Su padre tenía una chatarrería en un almacén junto a la casa familiar de Mazarrón y allí quedo con Blas Miras Lorente, porque allí está su estudio donde trabaja sus esculturas con materiales reciclados. Es un rincón mágico, lleno de seres misteriosos, peces con piernas, obras envueltas y esculturas colgantes y móviles. La conversación, un disfrute, la hacemos en un patio, bajo la sombra de un par de árboles. Se ha molestado en preparar una jarra de té helado que me sabe a gloria.

Blas es profesor, especializado en niños que necesitan apoyo y con familias con las que hay que intervenir. Es artista plástico, fundamentalmente escultor, y es autor de cuentos infantiles. De su infancia me cuenta: «Yo no jugaba al fútbol, era un trasto para casi todo, pero me encantaba modelar, ya fuera con el barro de los charcos, en aquellos años en que las calles no estaban asfaltadas, con las migas de pan o con la cera derretida que me guardaba mi abuela. Mi padre me decía que yo vivía en una nube, que estaba en mi mundo, eso me hizo crecer lleno de imaginación: lo mismo me pasaba las horas muertas mirando las manchas de las paredes o buscando figuras en el terrazo del suelo, que me quedaba embobado viendo las manchas de óxido en las planchas que mi padre se traía de la Bazán. El óxido siempre me ha gustado, las gamas de color de los materiales metálicos del taller de mi padre, y el color y las texturas de las minas, siempre fue mi color favorito», y me dice, además, que el taller de su padre siempre le inspiró para fabricar cosas y añade: «Lo que más me gustaba modelar eran indios, todos los niños querían ser pistoleros o el sheriff, pero yo quería ser indio, jugaba a ser indio y le cambiaba, a los niños, indios que yo hacía con barro por sus canicas de cristal, claro, que mis indios, sin cocer, les duraban poco y yo tenía que devolverles sus bolas», y también me cuenta: «A mi abuela también le debo el gusto por los cuentos. Ella nos contaba historias de tradición oral y otras que ella se inventaba, y así de cuentista salí yo».

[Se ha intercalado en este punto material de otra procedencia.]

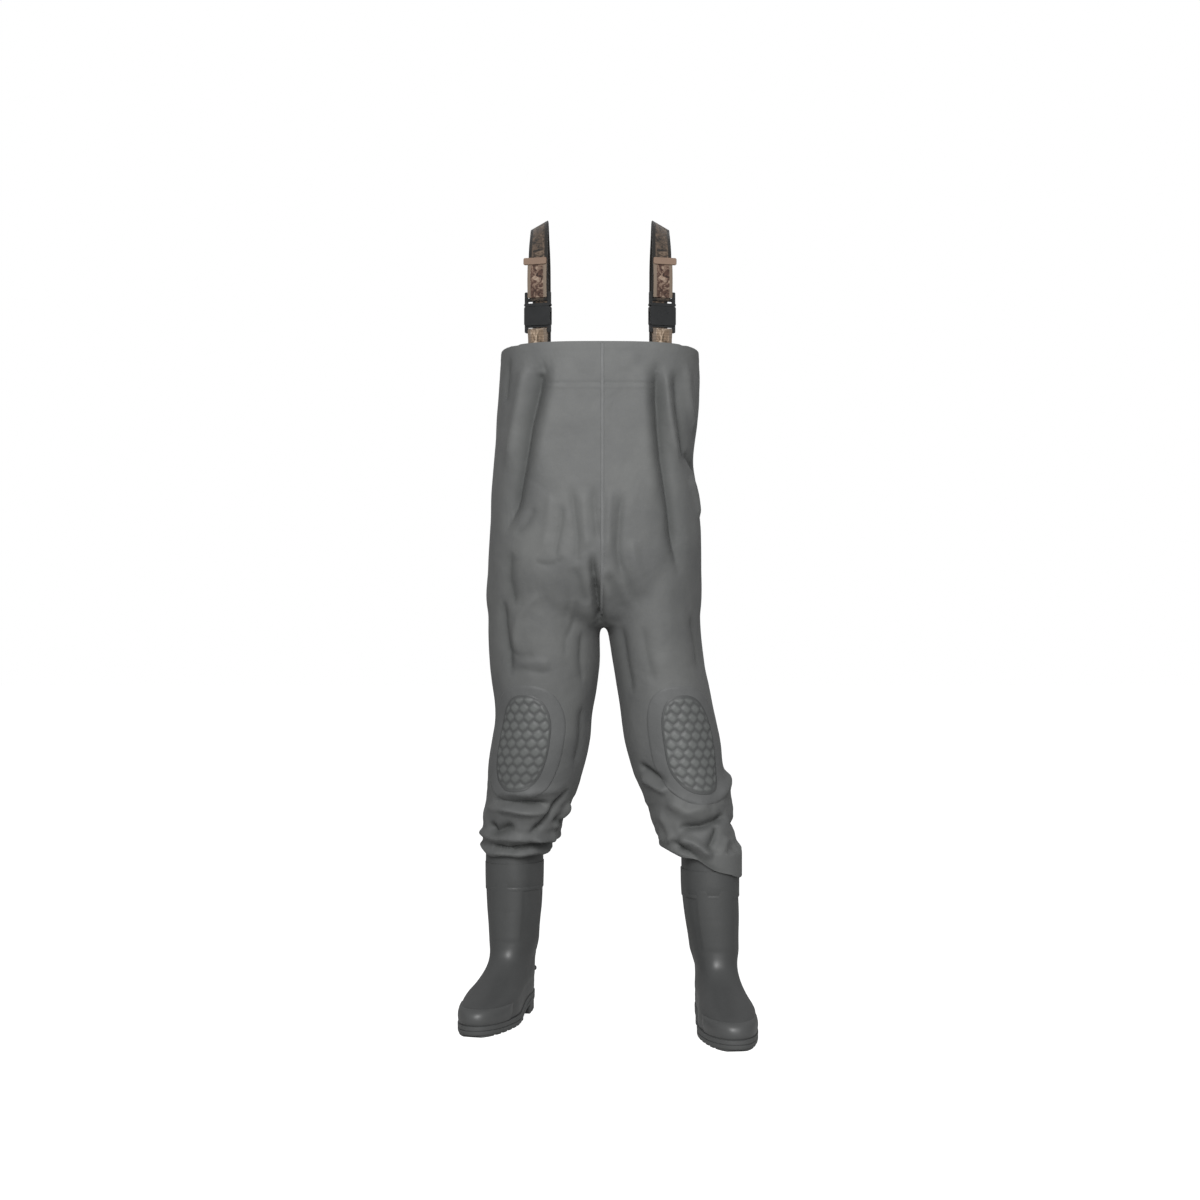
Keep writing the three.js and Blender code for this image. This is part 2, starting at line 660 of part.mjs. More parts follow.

Y me confiesa: «Yo siempre he creído en una segunda y tercera oportunidad para la gente y para los objetos, por eso me gusta reciclar materiales para mis obras y por eso siempre me ha gustado trabajar con niños complicados, que necesitaban ayuda y un cambio en sus vidas. Nunca he perdido la esperanza y siempre me ha dado buenos resultado esta esperanza inquebrantable que salía de mis pensamientos de que todo tiene arreglo. Siempre he sido un mediador entre los deshechos y el arte o entre los conflictos de la gente».

Y me habla de su hija, que también ha hecho Bellas Artes y es una gran retratista, y de que a él lo que más le gusta es trabajar las tres dimensiones, más que la pintura, y me enseña algunos catálogos y hablamos de sus exposiciones y de sus seres imaginarios, sus bichos raros, de sus peces con patas, peces fuera del agua, peces en la tierra, sus lunas que representan los sueños, sus escaleras rotas, que son las dificultades de la vida. «En los 80 hice aquella serie de los hombres de barro, en aquella época de Mario Conde y todos aquellos que parecía que pisaban fuerte con las finanzas. Yo, por el contrario, he trabajado sobre la fragilidad humana, con gentes de ladrillo, más estáticos, que era como decir que hay que parar un poco este ritmo frenético… Siempre ha habido una narrativa en mi obra».

Con 20 años llegó a su primer colegio y suprimió las cartillas y diseñó él los pictogramas para enseñar a leer. Aquél verano se fue a París con una mochila, me confiesa que tiene ganas de ir a Nueva York y también que está preocupado por la marcha del mundo y el enfrentamiento intransigente de unos y otros. Y termina: «Yo soy muy conciliador, ni siquiera me sacan de quicio los negacionistas. Pese a estos tiempos duros, soy optimista, tenemos mucha suerte de estar vivos. Mi obra va encaminada al encuentro, solo quiero eso».